(Scripts that build objects)
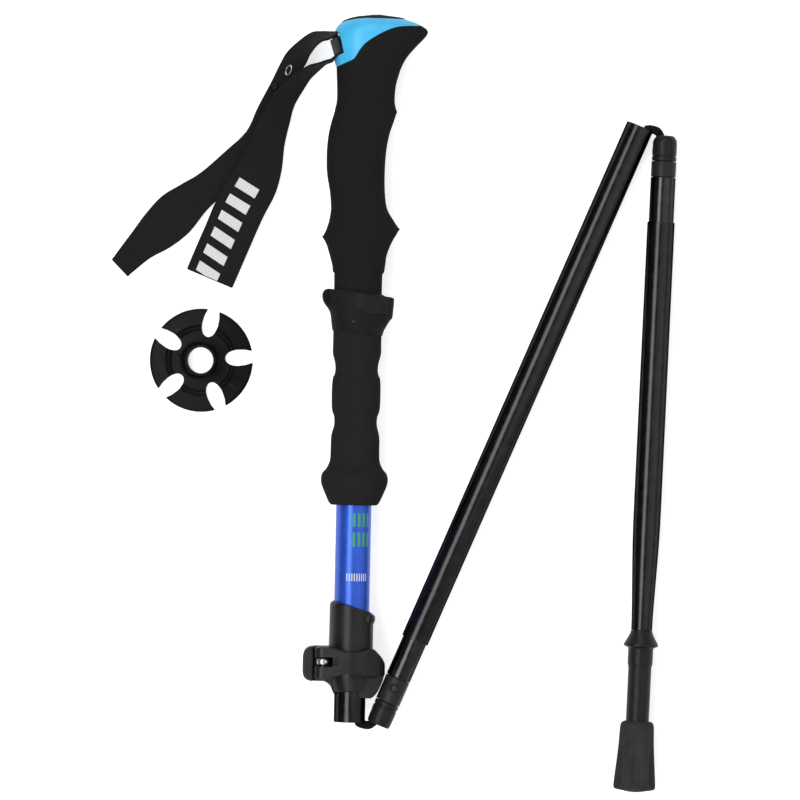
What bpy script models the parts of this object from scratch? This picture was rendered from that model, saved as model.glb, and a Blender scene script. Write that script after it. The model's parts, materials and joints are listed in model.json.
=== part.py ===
"""A folding, telescoping trail running pole, laid flat with its sections half unfolded.

Units are metres. X is to the right of the pole, Y runs up the handle and Z is up from the ground.
Each section is built along its own local Z and turned into place by its parent empty.
In a section's frame local X is across the pole and local -Y faces up, away from the ground.
"""

import math

import bmesh
import bpy
from mathutils import Matrix, Vector

MM = 0.001
CLEAR = 0.3 * MM
SIDES = 24
GRIP_SIDES = 32
CUT_REACH = 20.0 * MM
CUT_FAR = 60.0 * MM
UP = Vector((0.0, 0.0, 1.0))

# Upper tube and inner tube
UPPER_TUBE_R = 9.0 * MM
UPPER_TUBE_WALL = 0.7 * MM
TUBE_INSET = 7.0 * MM
INNER_TUBE_R = 8.0 * MM
INNER_TUBE_WALL = 0.8 * MM
INNER_TUBE_LENGTH = 290.0 * MM
BUSH_HEAD = 9.0 * MM
BUSH_STEM = 16.0 * MM
BUSH_WALL = 1.6 * MM
# Free height over the guide bush when the inner tube is pushed right in
BUSH_ROOM = 14.3 * MM

# Foam sleeves: the lower one from the mouth of the inner tube, the upper one from the lower
LOWER_GRIP_BOTTOM = 110.7 * MM
LOWER_GRIP_R = 12.3 * MM
LOWER_GRIP_GROOVE = 1.3 * MM
BELL_R = 17.1 * MM
BELL_HEIGHT = 123.4 * MM
GROOVES_OVER_BELL = 22.1 * MM
GROOVES_UNDER_TOP = 22.0 * MM
# Each groove's edges and floor, as parts of the grooved length from its top down
GROOVES = ((0.0, 0.13, 0.235, 0.34), (0.65, 0.765, 0.87, 1.0))
UPPER_GRIP_LENGTH = 123.0 * MM
# Each row is height over the lower sleeve, reach to the left, reach to the right, half depth.
UPPER_GRIP_ROWS = (
    (16.0, 12.5, 12.2, 12.3),
    (22.0, 13.4, 13.4, 12.9),
    (28.0, 15.0, 14.1, 13.6),
    (33.0, 16.6, 15.8, 14.5),
    (37.2, 18.8, 17.8, 15.3),
    (41.6, 16.7, 20.4, 15.5),
    (46.0, 15.5, 17.4, 14.3),
    (52.0, 14.8, 13.9, 13.3),
    (60.0, 15.5, 12.6, 13.1),
    (70.0, 17.2, 12.3, 13.5),
    (81.0, 17.5, 12.8, 13.8),
    (90.0, 16.7, 14.3, 13.7),
    (96.0, 15.4, 16.2, 13.6),
    (101.5, 13.9, 17.7, 13.3),
    (107.0, 12.9, 16.7, 13.1),
    (115.0, 13.0, 17.1, 13.3),
)
UPPER_GRIP_END = (13.4, 19.2, 13.6)
UPPER_GRIP_START = (12.2, 12.0, 12.1)

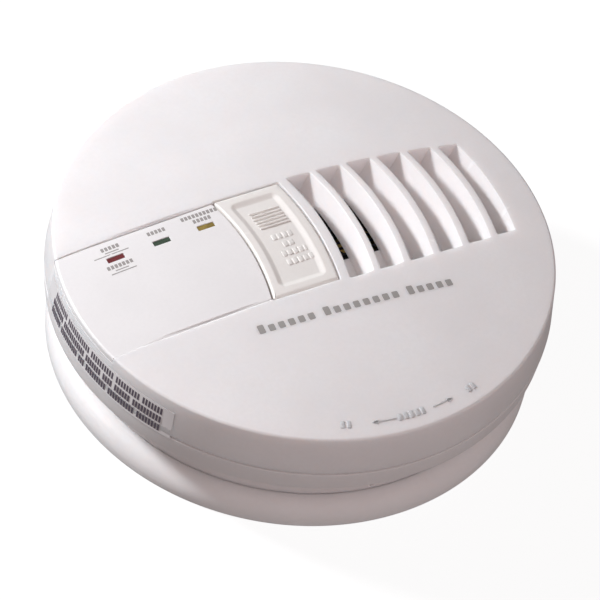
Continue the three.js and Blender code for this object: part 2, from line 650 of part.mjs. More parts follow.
addPiece('mounting_bracket', mountingBracket(), whitePlastic);
addPiece('back_housing', backHousing(), whitePlastic);
addPiece('front_cover', frontCover(), whitePlastic);
addPiece('indicator_panel', indicatorPanel(), whitePlastic);
addPiece('side_label', sideLabel(), labelFilm);
addPiece('rating_label', ratingLabel(), labelFilm);
addPiece('test_button', testButton(), ivoryPlastic);
addPiece('button_guide', buttonGuide(), blackPlastic);
addPiece('button_spring', buttonSpring(), steel);
addPiece('test_switch', testSwitch(), blackPlastic);
addPiece('switch_plunger', switchPlunger(), ivoryPlastic);
addPiece('circuit_board', circuitBoard(), boardGreen);
BOARD_POST.spots.forEach((spot, i) => addPiece(`board_screw_${i + 1}`, boardScrew(spot), steel));
casePosts().forEach((spot, i) => addPiece(`case_screw_${i + 1}`, caseScrew(spot), steel));
const indicators = [['red', redLens], ['green', greenLens], ['amber', amberLens]];
indicators.forEach(([colour, look], i) => {
  addPiece(`${colour}_light_pipe`, lightPipe(WINDOW.xs[i]), look);
  addPiece(`${colour}_led`, ledBody(WINDOW.xs[i]), look);
});
addPiece('horn_housing', hornHousing(), blackPlastic);
addPiece('piezo_disc', piezoDisc(), brass);
addPiece('insect_screen', insectScreen(), steel);
addPiece('co_sensor', coSensor(), steel);
addPiece('co_sensor_filter', coSensorFilter(), blackPlastic);
addPiece('microcontroller', microcontroller(), blackPlastic);
addPiece('transformer', transformer(), copperWinding);
addPiece('film_capacitor', filmCapacitor(), blackPlastic);
addPiece('electrolytic_capacitor', electrolyticCapacitor(), blackPlastic);
addPiece('mains_inlet', mainsInlet(), blackPlastic);
inletPins().forEach((x, i) => addPiece(`inlet_pin_${i + 1}`, inletPin(x), brass));
addPiece('battery', battery(), batteryCase);
batteryTerminals().forEach((y, i) => addPiece(`battery_contact_${i + 1}`, batteryContact(y), steel));
addPiece('battery_door', batteryDoor(), whitePlastic);

export default alarm;
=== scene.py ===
import math

import bmesh
import bpy
from mathutils import Matrix, Vector


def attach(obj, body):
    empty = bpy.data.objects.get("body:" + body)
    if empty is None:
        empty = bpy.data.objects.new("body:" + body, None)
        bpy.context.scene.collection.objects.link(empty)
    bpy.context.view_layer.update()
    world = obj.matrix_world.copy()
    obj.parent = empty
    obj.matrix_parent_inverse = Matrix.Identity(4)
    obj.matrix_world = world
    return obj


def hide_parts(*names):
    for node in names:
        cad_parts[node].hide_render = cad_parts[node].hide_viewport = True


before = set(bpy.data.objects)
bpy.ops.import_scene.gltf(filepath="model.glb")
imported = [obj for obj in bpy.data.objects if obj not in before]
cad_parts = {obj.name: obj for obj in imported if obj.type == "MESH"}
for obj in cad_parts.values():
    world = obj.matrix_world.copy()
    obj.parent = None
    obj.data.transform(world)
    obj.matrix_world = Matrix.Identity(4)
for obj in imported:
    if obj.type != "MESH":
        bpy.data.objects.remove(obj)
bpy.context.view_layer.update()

MM = 0.001

# ---- case dimensions, in millimetres ----
HEIGHT = 45.5              # apex of the domed face
DOME_RISE = 5.8            # height the face loses between the apex and the rim
RIM_RADIUS = 71.2
WALL_RADIUS = 72.95        # widest point, at the parting line
CREST_RADIUS = 71.8        # top of the tapered cover wall
FILLET = 0.9               # edge between face and wall
FILLET_START = CREST_RADIUS - FILLET
COVER_BOTTOM = 26.5
COVER_SKIN = 2.8
COVER_SKIN_RADIUS = 65     # the domed skin's inside ends here
COVER_WALL_TOP = 36.2      # top of the straight inside of the wall
LIP_BOTTOM = 24.0          # foot of the lip that drops into the housing
HOUSING_BOTTOM = 3.4
HOUSING_TOP = 25.7
HOUSING_RADIUS = 72.9
TUB_RADIUS = 62.6
NECK_RADIUS = 64.7
REACH = 5                  # how far cutting tools reach past the case
SEGMENTS = 256             # facets round a full turn of the shells

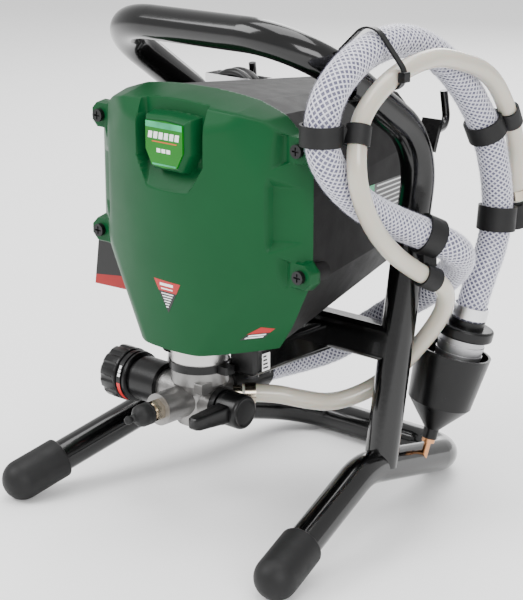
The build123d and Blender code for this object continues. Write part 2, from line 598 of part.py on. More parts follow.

▶ [WRITTEN EXERCISE]
Exactly reproduce the lines that run from the line bearing "inletPins().forEach((x, i) =>" through the line bearing "cad_parts[node].hide_render = cad_parts[node].hide_viewport", with both end lines included.

▶ [EXERCISE OUTPUT]
inletPins().forEach((x, i) => addPiece(`inlet_pin_${i + 1}`, inletPin(x), brass));
addPiece('battery', battery(), batteryCase);
batteryTerminals().forEach((y, i) => addPiece(`battery_contact_${i + 1}`, batteryContact(y), steel));
addPiece('battery_door', batteryDoor(), whitePlastic);

export default alarm;
=== scene.py ===
import math

import bmesh
import bpy
from mathutils import Matrix, Vector


def attach(obj, body):
    empty = bpy.data.objects.get("body:" + body)
    if empty is None:
        empty = bpy.data.objects.new("body:" + body, None)
        bpy.context.scene.collection.objects.link(empty)
    bpy.context.view_layer.update()
    world = obj.matrix_world.copy()
    obj.parent = empty
    obj.matrix_parent_inverse = Matrix.Identity(4)
    obj.matrix_world = world
    return obj


def hide_parts(*names):
    for node in names:
        cad_parts[node].hide_render = cad_parts[node].hide_viewport = True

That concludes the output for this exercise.